Research Projects

High-consequence microorganisms can put healthcare workers (HCWs) at risk for infection during treatment. The recent 2014-2105 Ebola outbreak raised awareness about the importance of personal protective equipment (PPE) in preventing HCWs from contracting this deadly disease. Organizations across the country have formed unprecedented collaborations to share experiences and lessons learned, with the hope of improving procedures and designs for existing and new treatment facilities. Consensus and standardization have not been achieved, however, which raises the question of what are the best practices to keep care providers and patients safe. 

HCWs contaminate themselves and their PPE during routine patient care and in the doffing process. A better understanding of how errors occur is needed. Integral to this understanding are considerations of how modifications to the “built environment” can reduce errors in this process by creating better physical spaces to accommodate accurate PPE processes. Understanding these processes in the context of Ebola virus disease can not only inform future prevention strategies for Ebola, but for more common pathogens including MRSA, VRE, CRE and C. difficile.

Specifically, PEACH is currently undertaking 3 related but independent projects that: 

  1. Identify steps in the doffing protocol that are error prone;
  2. Evaluate design elements in the physical space where doffing occurs; and
  3. Provide pragmatic hand hygiene solutions to these problems that could be immediately implemented to improve the safety of HCWs.

PPE Contamination

Study Summary

Although isolation guidelines for the use of PPE in healthcare settings for common pathogens exist, there is a need to protect HCWs from Ebola virus (EBOV) and other high-risk pathogens.
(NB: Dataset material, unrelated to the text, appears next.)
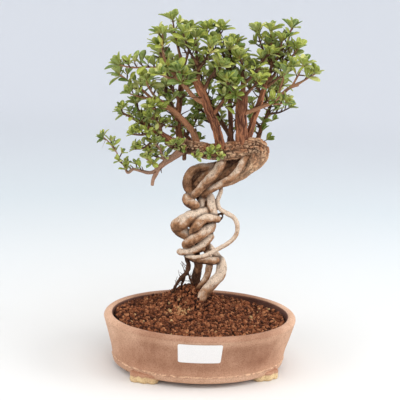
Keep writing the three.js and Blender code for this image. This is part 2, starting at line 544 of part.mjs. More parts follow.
// Blades that open from a hub just outside the twig: a flattened double cone whose edge goes
// from the root in the twig round the blunt ends of the blades, with a notch between neighbours
function fan({ root, hub, along, face, size, blades, number }, extra = 0) {
  const edge = [new THREE.Vector3(0, 0, extra ? COPY_ROOT * hub : 0)];
  for (let blade = 0; blade < blades; blade += 1) {
    const turn = (blade - (blades - 1) / 2) * THREE.MathUtils.degToRad(LEAF.spread);
    const vary = share(3 * number + blade);
    const riseShare = share(2 * number + 5 * blade);
    const rise = THREE.MathUtils.degToRad(THREE.MathUtils.lerp(LEAF.flattest, LEAF.steepest, riseShare));
    const length = size * THREE.MathUtils.lerp(LEAF.short, LEAF.long, vary) + extra;
    if (blade > 0) {
      const between = turn - THREE.MathUtils.degToRad(LEAF.spread / 2);
      edge.push(fanPoint(hub, between, 0, 0, FAN.notch + extra));
    }
    for (const [aside, reach] of BLADE_ENDS[blade % BLADE_ENDS.length]) {
      edge.push(fanPoint(hub, turn, rise, aside * (length * LEAF.slender + 2 * extra), reach * length));
    }
  }
  const shape = new THREE.SphereGeometry(1, edge.length, 2);
  const position = shape.getAttribute('position');
  for (let i = 0; i < position.count; i += 1) {
    const height = position.getY(i);
    const turn = Math.atan2(position.getZ(i), -position.getX(i)) / (2 * Math.PI);
    const pole = new THREE.Vector3(0, height > 0 ? FAN.crown + extra : -FAN.rib - extra, hub);
    const spot = Math.abs(height) > 0.9 ? pole : edge[Math.round((turn + 1) * edge.length) % edge.length];
    position.setXYZ(i, spot.x, spot.y, spot.z);
  }
  const upper = face.clone().addScaledVector(along, -face.dot(along)).normalize();
  const frame = new THREE.Matrix4().makeBasis(upper.clone().cross(along), upper, along);
  return solid(shape.applyMatrix4(frame.setPosition(root)));
}

// A point at a reach from the hub, in a direction turned sideways and raised, then moved aside
function fanPoint(hub, turn, rise, aside, reach) {
  return new THREE.Vector3(
    reach * Math.sin(turn) * Math.cos(rise) + aside * Math.cos(turn),
    reach * Math.sin(rise),
    hub + reach * Math.cos(turn) * Math.cos(rise) - aside * Math.sin(turn),
  );
}

// A sharp spine from a root point
function spine(root, along) {
  const turn = new THREE.Quaternion().setFromUnitVectors(new THREE.Vector3(0, 1, 0), along);
  const shape = new THREE.ConeGeometry(SPINE.radius, SPINE.length, SPINE.sides)
    .translate(0, SPINE.length / 2 - SPINE.sunk, 0)
    .applyQuaternion(turn)
    .translate(root.x, root.y, root.z);
  return solid(shape);
}

// The places of the fans along a twig, from its tip inwards
function spursAlong(points, firstNumber) {
  const route = routeOf(points);
  const length = route.getLength();
  const inward = [FAN.step];
  for (let from = SPUR_PITCH; from < length * (1 - BARE_SHARE); from += SPUR_PITCH) inward.push(from);
  return inward.map((from, order) => {
    const number = firstNumber + order;
    const t = 1 - from / length;
    const tangent = route.getTangentAt(t);
    const around = 2 * Math.PI * share(number);
    const sideways = new THREE.Vector3(Math.cos(around), Math.sin(around), LEAF.lift);
    const outward = sideways.addScaledVector(tangent, -sideways.dot(tangent)).normalize();
    const radius = radiusAt(points, t);
    return { at: route.getPointAt(t), radius, outward, tangent, number, isTip: order === 0 };
  });
}

// Where a fan grows on its spur; each try turns it further round the twig and makes it smaller
function fanPlace(spur, attempt) {
  const outward = spur.outward.clone().applyAxisAngle(spur.tangent, TRY_TURN * attempt);
  const grown = THREE.MathUtils.smoothstep(spur.at.z, LEAF_GROWTH.from, LEAF_GROWTH.to);
  const size = (1 - TRY_SHRINK * attempt) * THREE.MathUtils.lerp(LEAF_GROWTH.low, 1, grown);
  if (spur.isTip) {
    const hub = FAN.clear + FAN.step;
    return {
      root: spur.at,
      hub,
      along: spur.tangent,
      face: outward,
      size,
      blades: FAN.tip,
      number: spur.number,
    };
  }
  const open = THREE.MathUtils.degToRad(FAN.open);
  const along = spur.tangent.clone().multiplyScalar(Math.cos(open)).addScaledVector(outward, Math.sin(open));
  along.z += LEAF.lift;
  return {
    root: spur.at.clone().addScaledVector(outward, -FAN.sunk * spur.radius),
    hub: FAN.clear + HUB_RADII * spur.radius,
    along: along.normalize(),
    face: spur.tangent,
    size,
    blades: FAN.spur,
    number: spur.number,
  };
}

function boxesMeet(a, b) {
  return [0, 1, 2].every((axis) => a.min[axis] <= b.max[axis] && b.min[axis] <= a.max[axis]);
}

function meetsAny(body, others) {
  const box = body.boundingBox();
  return others.some((other) => boxesMeet(box, other.box) && !body.intersect(other.body).isEmpty());
}

function withBox(body) {
  return { body, box: body.boundingBox() };
}

// The fans and spines of a branch, clear of everything listed and of each other
function foliage({ stem, twigs }, ownWood, listed, firstNumber) {
  const others = [...listed];
  const grown = [];
  let number = firstNumber;
  const leafy = stem[stem.length - 1][3] < 2 ? [stem, ...twigs] : twigs;
  for (const twig of leafy) {
    for (const spur of spursAlong(twig, number)) {
      number += 1;
      for (let attempt = 0; attempt < TRIES; attempt += 1) {
        const place = fanPlace(spur, attempt);
        if (meetsAny(fan(place, LEAF_CLEARANCE), others)) continue;
        const blades = fan(place);
        if (blades.intersect(ownWood).volume() < ROOTED || meetsAny(blades, others)) continue;
        grown.push(blades);
        others.push(withBox(blades));
        break;
      }
      if (spur.isTip || spur.number % SPINE_EVERY) continue;
      const leaning = spur.outward.clone().addScaledVector(spur.tangent, -SPINE.lean).normalize();
      const thorn = spine(spur.at, leaning);
      if (!meetsAny(thorn, others) && thorn.intersect(ownWood).volume() > ROOTED / 2) grown.push(thorn);
    }
  }
  return { grown, number };
}

function colour(red, green, blue) {
  return new THREE.Color().setRGB(red / 255, green / 255, blue / 255, THREE.SRGBColorSpace);
}

const CLAY = new THREE.MeshStandardMaterial({ color: colour(186, 140, 114), roughness: 0.75, metalness: 0 });
const EARTH = new THREE.MeshStandardMaterial({ color: colour(112, 72, 53), roughness: 0.95, metalness: 0 });
const PAPER = new THREE.MeshStandardMaterial({ color: colour(238, 238, 236), roughness: 0.5, metalness: 0 });
const SCREEN = new THREE.MeshStandardMaterial({ color: colour(40, 42, 40), roughness: 0.6, metalness: 0 });
const BARK = new THREE.MeshStandardMaterial({ color: colour(168, 136, 108), roughness: 0.85, metalness: 0 });
const FOLIAGE = new THREE.MeshStandardMaterial({ color: colour(128, 142, 66), roughness: 0.5, metalness: 0 });

const bonsai = new THREE.Group();

function addPiece(name, body, material) {
  const mesh = new THREE.Mesh(geometryOf(body), material);
  mesh.name = name;
  bonsai.add(mesh);
}

// Roots, knot, braid and trunk grew together, so they are one body
function trunkParts(extra) {
  const strands = [...Object.values(ROOTS), ...Object.values(COILS), ...Object.values(BRAID)];
  return [...strands.map((points) => wood(points, ROOT_MAKE, extra)), wood(TRUNK, TRUNK_MAKE, extra)];
}

const trunk = largest(joined(trunkParts(0)));
const trunkSpace = joined(trunkParts(GAP));
const bodies = [['trunk', trunk]];

// The wood of each branch, cut clear of the trunk and of the branches before it
let taken = trunkSpace;
const branchWood = {};
for (const [name, branch] of Object.entries(BRANCHES)) {
  const routes = [branch.stem, ...branch.twigs];
  branchWood[name] = largest(joined(routes.map((points) => wood(points, makeFor(points)))).subtract(taken));
  taken = taken.add(joined(routes.map((points) => wood(points, makeFor(points), GAP))));
}

// The leaves of each branch, clear of all other wood and of the leaves before them
let leafNumber = 0;
const leafyBodies = {};
for (const [name, branch] of Object.entries(BRANCHES)) {
  const others = [trunk];
  for (const other of Object.keys(BRANCHES)) {
    if (other !== name) others.push(leafyBodies[other] ?? branchWood[other]);
  }
  const { grown, number } = foliage(branch, branchWood[name], others.map(withBox), leafNumber);
  leafNumber = number;
  leafyBodies[name] = largest(joined([branchWood[name], ...grown]));
  bodies.push([name, leafyBodies[name]]);
}

addPiece('pot', pot(), CLAY);
addPiece('soil', soil(trunkSpace), EARTH);
addPiece('drain_screen_left', drainScreen(-1), SCREEN);
addPiece('drain_screen_right', drainScreen(1), SCREEN);
addPiece('label', label(), PAPER);
for (const [name, body] of bodies) addPiece(name, body, name === 'trunk' ? BARK : FOLIAGE);

// The origin is the middle of the whole object's outline, on the surface that it stands on
const outline = new THREE.Box3().setFromObject(bonsai);
const middle = outline.getCenter(new THREE.Vector3());
bonsai.position.set(-middle.x, -middle.y, -outline.min.z);

export default bonsai;
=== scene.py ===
# A barberry bonsai with braided roots in an oval clay pot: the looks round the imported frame.
import math
from itertools import product

import bpy
import numpy as np
from mathutils import Matrix, Vector


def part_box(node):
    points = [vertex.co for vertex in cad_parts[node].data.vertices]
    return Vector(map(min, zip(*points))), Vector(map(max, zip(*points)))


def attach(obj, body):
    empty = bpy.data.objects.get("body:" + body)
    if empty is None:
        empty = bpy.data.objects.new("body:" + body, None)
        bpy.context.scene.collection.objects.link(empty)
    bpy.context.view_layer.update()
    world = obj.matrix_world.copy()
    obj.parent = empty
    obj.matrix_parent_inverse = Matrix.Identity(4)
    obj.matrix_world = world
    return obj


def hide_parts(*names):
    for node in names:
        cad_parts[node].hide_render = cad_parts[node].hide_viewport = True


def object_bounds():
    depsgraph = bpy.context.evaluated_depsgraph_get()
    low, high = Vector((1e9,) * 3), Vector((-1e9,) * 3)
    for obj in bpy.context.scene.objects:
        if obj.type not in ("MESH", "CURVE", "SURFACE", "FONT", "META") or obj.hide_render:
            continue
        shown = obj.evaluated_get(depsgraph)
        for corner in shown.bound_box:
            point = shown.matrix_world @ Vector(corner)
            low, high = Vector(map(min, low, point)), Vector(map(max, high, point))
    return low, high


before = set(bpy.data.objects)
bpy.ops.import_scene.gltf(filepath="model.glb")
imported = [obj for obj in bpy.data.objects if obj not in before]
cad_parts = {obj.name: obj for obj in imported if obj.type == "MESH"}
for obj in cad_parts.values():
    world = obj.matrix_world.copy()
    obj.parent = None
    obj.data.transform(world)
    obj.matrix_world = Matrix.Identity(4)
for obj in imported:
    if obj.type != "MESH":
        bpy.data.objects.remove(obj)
cad_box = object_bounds()

# Lengths in this file are millimetres, and MM turns them into Blender's metres
MM = 0.001
CAD_LOW, CAD_HIGH = (np.array(corner) / MM for corner in cad_box)
pot_low, pot_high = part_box("pot")
POT_CENTRE = np.array([(pot_low[0] + pot_high[0]) / 2, (pot_low[1] + pot_high[1]) / 2, 0]) / MM
random = np.random.default_rng(20)
twig_random = np.random.default_rng(31)

# The pot's outline, as in the frame
POT_HALF_LENGTH = 130
OVAL_DIFFERENCE = 30
OVAL_STRAIGHT_FROM = 90
POT_HEIGHT = 74
POT_BOTTOM = 5
POT_FLOOR = 12
CREASE_R, CREASE_Z = 117, 16
WALL_LOW_R, WALL_LOW_Z = 119.4, 31
WALL_HIGH_R, WALL_HIGH_Z = 129, 66.5
LIP_INSIDE_R = 118
DRAIN_X, DRAIN_R = 45, 8
FEET = [(-78, -60), (85, -53), (-80, 57), (80, 57)]
FOOT_STEP_X, FOOT_STEP_Y = 10.5, 3
LABEL = {"width": 53.6, "height": 28.1, "corner": 2.4, "turn": -95.5, "z": 52, "thickness": 0.35}

# The soil's top
SOIL_Z = 68
SOIL_R = 116.4
SOIL_TILT = -0.03
MOUND = {"x": -6, "y": 46, "height": 24, "spread": 33}
SWELL = {"x": 0, "y": 25, "height": 6, "spread": 70}

# How the tree stands in the pot
PLANT_TURN = math.radians(-8)
PLANT_BACK = 10
PLANT_DOWN = 2

# Routes are lists of [x, y, z, radius], seen from the tree's best side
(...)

High-risk pathogens require the use of complex high-level isolation PPE. The objectives of this project are to: use harmless viruses and fluorescent tracers to determine if there is transfer of viruses and fluorescent tracer to hands and clothing during simulated doffing of PPE by HCWs trained in use of high-level isolation PPE, and conduct human factors analysis to determine:

  1. How deviations from correct doffing protocol occur
  2. Where deviations are likely to occur
  3. The relationship between virus transfer and protocol deviations.

PPE and Design

Study Summary

The design of healthcare spaces can make it easier to follow the appropriate steps and prevent contamination during the process. Building on the network of Georgia Ebola treatment centers we will study how trained HCW put on and remove PPE to understand how the built environment supports or hinders safe donning and doffing. We then will create designs for improved settings for removing PPE and test these designs in the SimTigrate lab, a unique full-scale mockup facility at Georgia Tech. The objectives of this project are: to document variability in the current donning and doffing process, the systemic contributors to this variability, and the predicted impacts on errors and transmission of pathogens and using a simulation lab and a human factors approach, re-design and improve the donning and doffing process and the built environment to reduce variability and improve outcomes.

Improving Hand Hygiene Compliance with an Automated Monitoring System

Study Summary

Many healthcare-associated infections in acute care hospitals are transmitted by contact and the hands of HCWs can play an important role in this transmission. Because of this, performance of hand hygiene (HH) is considered by the Centers for Disease Control and Prevention and the World Health Organization to be one of the most important interventions in healthcare settings. Electronic systems to monitor, prompt, and cue HCWs have been implemented to improve rates of HH compliance, but further research is needed to optimize the use of this technology. The objectives of this project are to: identify the optimal combination of provider feedback and device audio reminders to improve HH compliance using a prospective observational cohort design, and assess HCW attitudes and beliefs regarding the monitoring of, and providing feedback on, individual HH compliance and the use of audio reminders to promote HH compliance using qualitative research methods.